For decades the elite black intelligentsia, activists, and politicians have exploited this misery for their own ideological, political, and financial gain. But Donald Trump’s economic policies, which have lowered black unemployment to historically low levels, and raised black workforce participation and wages, are discrediting the old Democrat racialist appeals for the black vote. Coming after the two terms of the country’s first black president who did little to improve the lot of ordinary blacks, Trump’s improvement  of their lives is likely to peel off black support from the Democrats. Just a five-point increase in blacks voting for Trump could make the difference in November.

Another internal division among blacks is Christianity. The progressive secularist media play down this fact, but it represents a dividing line within the black community that separates black public intellectuals, pundits, and newscasters from many ordinary blacks. For example, large numbers of blacks consistently oppose same-sex marriage and unrestricted abortion. They also disapprove of homosexuality on religious grounds. The same division exists among many Latinos, in part a consequence of faith, but also a reflection of the culture of machismo evident among southern Mediterranean cultures as well as among blacks. This factor is the most consequential for Mayor Pete’s campaign, and explains his inability to appeal to any black voters outside the professional bicoastal and university-town elites.

The same divisions apply among women: Not just between minority and white women, but between Christian and secularist, college educated and the rest, professional and working class, urban and suburban, married and unmarried, mothers and the childless, all of whom disagree with “woke” women on issues such as school-choice and unrestricted abortion. Women who were put off by Trump’s “mean” vulgarity and braggadocio have benefited as well from his policies: Female unemployment is at 3.6%, one of the lowest in history. As mothers, wives, sisters, and daughters, many women have been turned off by the unjust demonization of men and the excesses of the MeToo# movement embraced by the Democrats and on display during the Brett Kavanaugh confirmation hearings. These divisions could also raise the number of women supporting Trump in November.

Then there are the conflicts between the various ethnicities comprising the “rainbow coalition.” Another that the progressive media ignore is the division between blacks and Latinos, a divide obvious in every American penitentiary, or in regions like the San Joaquin Valley, where we had been living with real diversity and its conflicts decades before “diversity” was invented by Justice Lewis Powell in the 1979 Bakke decision. In the case of Mexico and many South American cultures, dislike of blacks is a residue of the large number of African slaves, 95% of the ten million transported to the Americas. In Mexico, the large numbers of mestizos complicate further these interracial divisions. For much of Mexico’s history there were 50 social castas, “breeds,” categories predicated on variations of  skin-color ranging from white to black, the lowest of the castas. A graphic indication of Mexican dislike of blacks can be found in the Spanish dehumanizing slur for blacks, miate, which is also the word for a black beetle.
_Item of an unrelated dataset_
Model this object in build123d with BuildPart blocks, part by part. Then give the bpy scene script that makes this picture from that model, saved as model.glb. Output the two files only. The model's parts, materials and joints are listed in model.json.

All these inter- and intra-group divisions have been ignored by the media and much of popular culture, because they complicate the narrative of a “rainbow coalition” unified by progressive ideology. But real-life diversity creates zero-sum conflicts that will emerge eventually, just as the centuries-old ethnic and religious conflicts in the Balkans erupted into widespread violence once the totalitarian power that had kept them in check dissolved with the collapse of the Soviet Union and its communist satrapy Yugoslavia.

And now the election of Trump, and his unexpected success in revitalizing the economy, especially for minorities and women, has further stressed the “rainbow coalition” and laid bare its contradictions and its duplicity. As the current Democrat primary campaign and debates are being unveiled, the “diversity” touted by progressives is a fiction that camouflages their rigid ideological conformity. Just ask Pete Buttigieg. Many “queer” activists have attacked him for being “heteronormative and assimilationist,” insufficiently radical, and a “sell-out.” In other words, like Joe Biden and Elizabeth Warren, he’s not a pure socialist like the “woke” champion Bernie Sanders.

As of now, this internecine quarrel is benefiting Sanders by dividing the “moderate,” and increasing Trump’s chance for reelection. But it also is exposing the fraud of “diversity.” If it leads, as it seems to be doing right now, to a Trump victory in November, it could spark a culture-wide loosening of the long-held grip of this illiberal and irrational ideology on our politics and culture. One consequence of its dominance has been the advancement of the progressives’ relentless dismantling of the Constitutional order that was designed to minimize the damage wrought by inter-factional rivalries and conflicts. Without those safeguards that balance and check factions and their disruptive passions and interests, sheer power becomes the umpire of conflicting claims. And once that happens, tyranny follows.